#### TASK PROMPT
Each line below is to be written out in full, exactly as shown.

#### DATA LINES
____

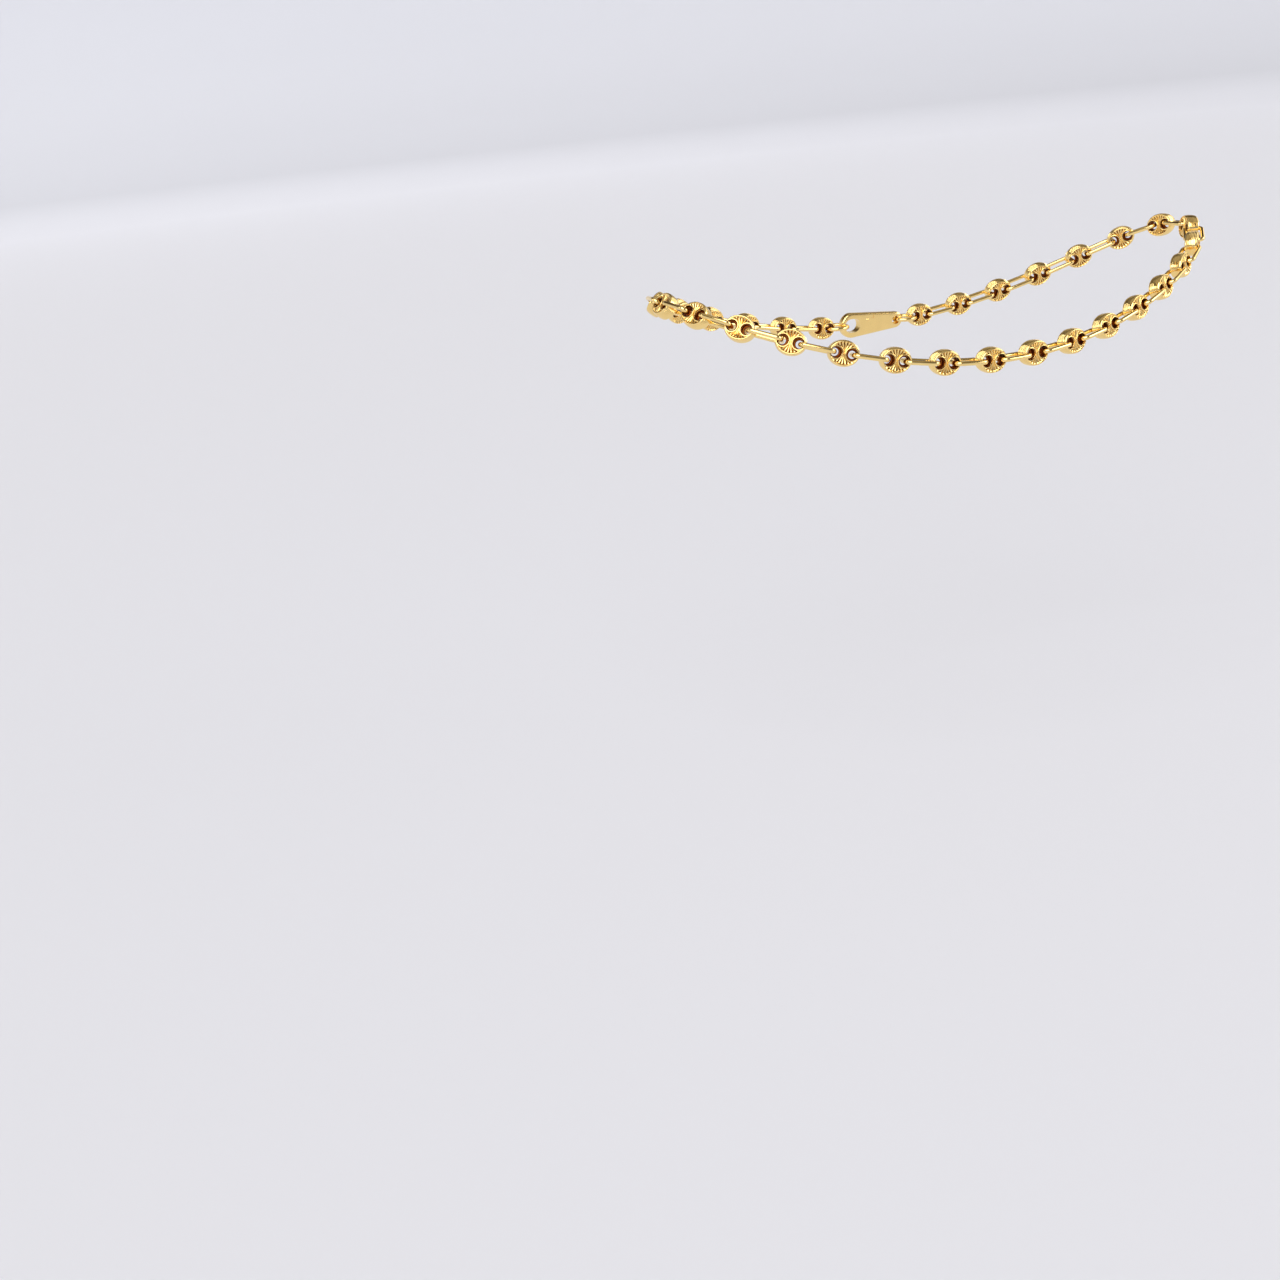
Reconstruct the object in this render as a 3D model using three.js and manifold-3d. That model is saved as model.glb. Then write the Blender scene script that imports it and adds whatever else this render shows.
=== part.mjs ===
// Gold chain anklet: puffed oval links with two round holes, joined by plain long wire links.
// Millimetres. +X runs along the loop's long side, +Y across the loop to the clasp, and +Z up.
// The origin is the middle of the loop.

import * as THREE from 'three';
import { mergeVertices } from 'three/addons/utils/BufferGeometryUtils.js';
import Module from 'manifold-3d';

const wasm = await Module();
wasm.setup();

// Driving dimensions of the chain. The pitch is from one puffed link to the next where the
// chain turns by its usual small angle at each joint.
const puffedCount = 29;
const pitch = 8.3;
const usualTurn = THREE.MathUtils.degToRad(4);
const smallGap = 0.12;

const puffed = {
  length: 5.04,
  height: 4.08,
  thickness: 2.0,
  sides: 16,
  holeSpacing: 2.46,
  holeDiameter: 1.66,
  holeSides: 12,
};

const wire = { diameter: 0.74, sides: 6 };

const connector = {
  innerWidth: 2.16,
  bendRadius: 0.8,
  sides: 12,
};

// The seat is how far a ring's wire passes from the middle of the last puffed link
const jumpRing = { radius: 2.1, sides: 14, seat: 1.15 };

const clasp = {
  length: 13,
  width: 4.6,
  thickness: 1.6,
  rim: 0.7,
  eyeDiameter: 1.6,
  eyeWidth: 3.0,
  mouthLength: 3.2,
  mouthWidth: 2.5,
  edge: 0.25,
};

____

#### OUTPUT
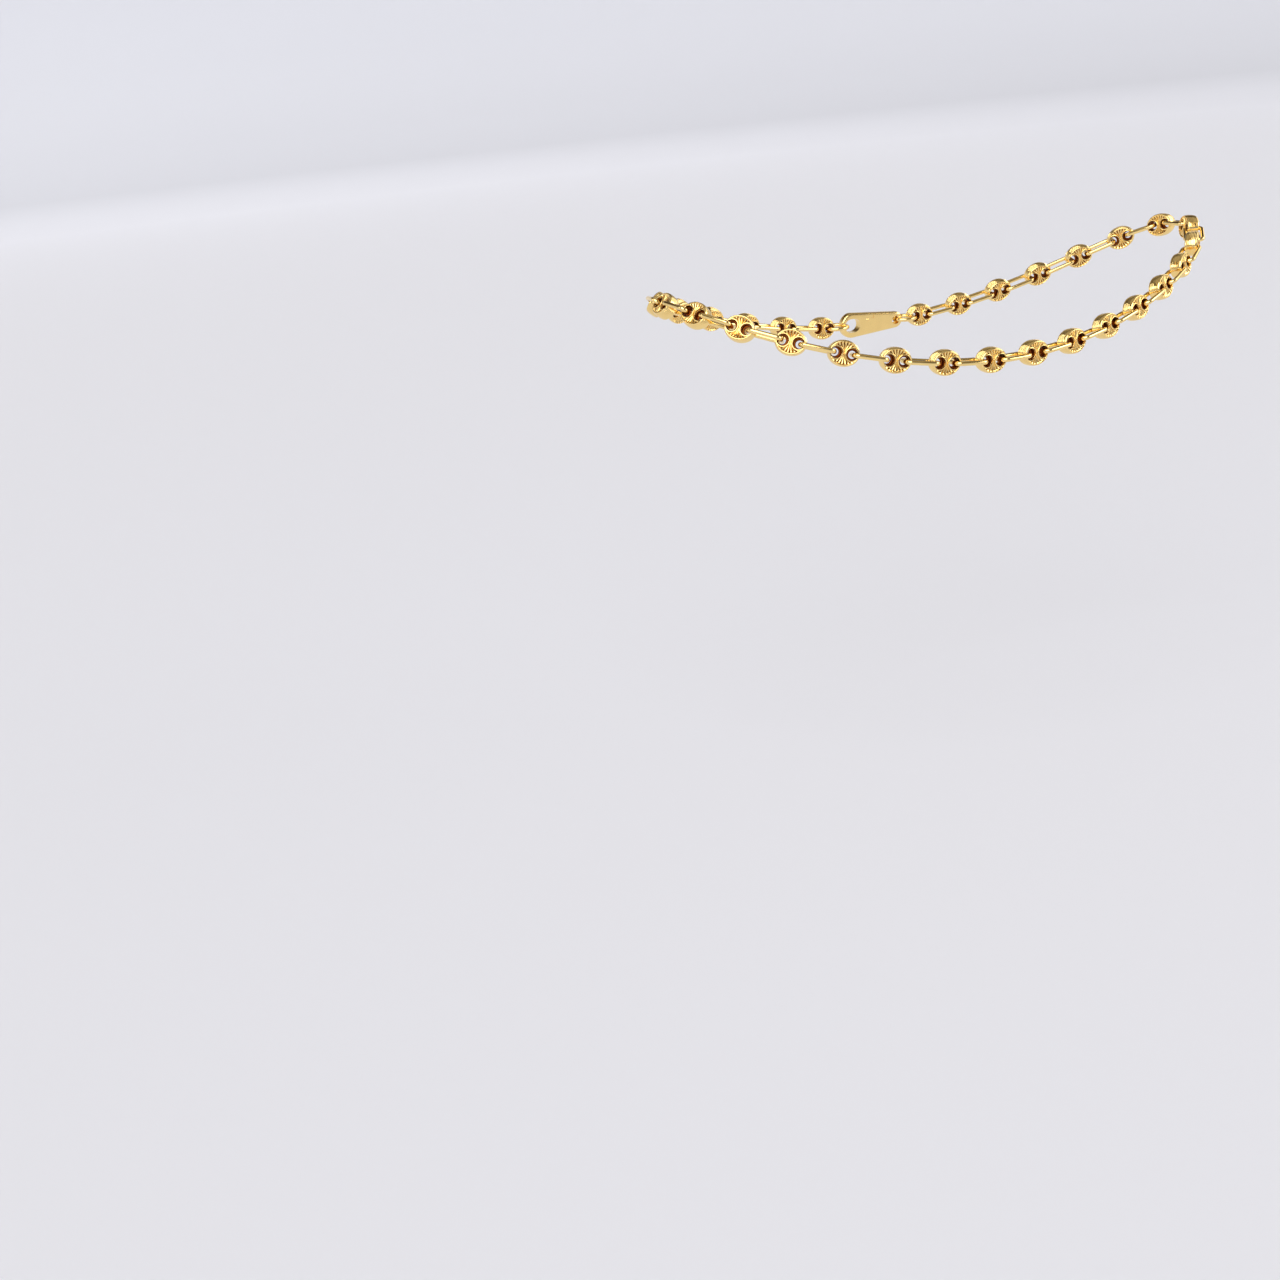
Reconstruct the object in this render as a 3D model using three.js and manifold-3d. That model is saved as model.glb. Then write the Blender scene script that imports it and adds whatever else this render shows.
=== part.mjs ===
// Gold chain anklet: puffed oval links with two round holes, joined by plain long wire links.
// Millimetres. +X runs along the loop's long side, +Y across the loop to the clasp, and +Z up.
// The origin is the middle of the loop.

import * as THREE from 'three';
import { mergeVertices } from 'three/addons/utils/BufferGeometryUtils.js';
import Module from 'manifold-3d';

const wasm = await Module();
wasm.setup();

// Driving dimensions of the chain. The pitch is from one puffed link to the next where the
// chain turns by its usual small angle at each joint.
const puffedCount = 29;
const pitch = 8.3;
const usualTurn = THREE.MathUtils.degToRad(4);
const smallGap = 0.12;

const puffed = {
  length: 5.04,
  height: 4.08,
  thickness: 2.0,
  sides: 16,
  holeSpacing: 2.46,
  holeDiameter: 1.66,
  holeSides: 12,
};

const wire = { diameter: 0.74, sides: 6 };

const connector = {
  innerWidth: 2.16,
  bendRadius: 0.8,
  sides: 12,
};

// The seat is how far a ring's wire passes from the middle of the last puffed link
const jumpRing = { radius: 2.1, sides: 14, seat: 1.15 };

const clasp = {
  length: 13,
  width: 4.6,
  thickness: 1.6,
  rim: 0.7,
  eyeDiameter: 1.6,
  eyeWidth: 3.0,
  mouthLength: 3.2,
  mouthWidth: 2.5,
  edge: 0.25,
};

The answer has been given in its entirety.